これが、高校生の時に好きだった『コロンバス大通り、雨の日』です。どこで見たのかも忘れましたが(実物を見たわけではありません)、陰鬱な絵ですね…。街の絵が好きだし、ヴィクトリア朝ぽい雰囲気に惹かれたのでしょうか。家族にこの絵の絵葉書を見せると「馬車鉄道だ!」と喜んでいました。手前の馬車の奥、右寄りにあるのが馬車鉄道だそうです。確かに馬と客車のようなものが見えます。普通の馬車だと思っていたけど、言われてみれば道に線路があります。
 日本近代の小説を読んでいるとたまに馬車鉄道がでてきますが、都市内にもあったんですね(鉄道好きの人には常識みたいです。東京だと、今の銀座線と似たあたりを走っていたのだとか)。
 同じ絵を見ても、人によって気が付くポイントが違うものです。

 第五章は「まだ見ぬ景色を求めて」。

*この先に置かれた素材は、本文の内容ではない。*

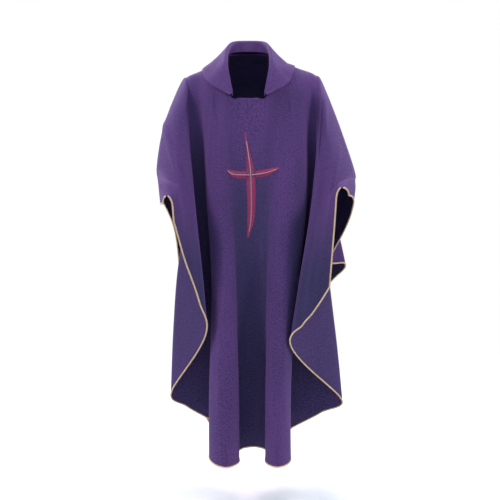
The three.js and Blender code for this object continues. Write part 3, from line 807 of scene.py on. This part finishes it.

印象派の影響を受けながらもより抽象的な表現法を求めた画家の作品と、アメリカ西部を題材にした印象派の絵を展示しています。あと一歩でフォーヴィズムという感じの絵もあり、印象派が絵画のメインストリームだった時代はそれほど長くないことがわかります。

マックス・スレーフォークト『自画像、ゴートラムシュタインの庭にて』

 この方はドイツ印象派の代表的な画家だそうです。

ジョージ・イネス『森の池』(Wikipediaより)

この絵は印刷だとあまり良さが伝わらないのですが、実物はスピリチュアルな雰囲気が感じられて、とても良かったです。

フランク・ウェストン・ベンソン『ナタリー』


 今回の特別展はグッズも高品質なものが多く、目移りしてしまいました。

真ん中は図録、左右上はコードホルダー。スマホのコードを丸めて束ねるもので、使いやすかったです。左下は猿田彦珈琲のドリップパック。フェイラーのハンドタオルやモネのクッキー缶は品切れでした。

また、上野の商業施設ーーマルイ、エキュート、アトレ、松坂屋、パルコヤで印象派展のステッカーを配布しているので、パルコヤにある回転寿司屋で北陸寿司を食べて睡蓮のステッカーをもらいました。

ステッカーをもらうためと思えば贅沢もしやすいです。ノドグロと白海老が北陸の味!


『印象派 モネかアメリカへ ウスター美術館所蔵』は4/7まで。土日祝日と4月2日以降は日時予約制になっています。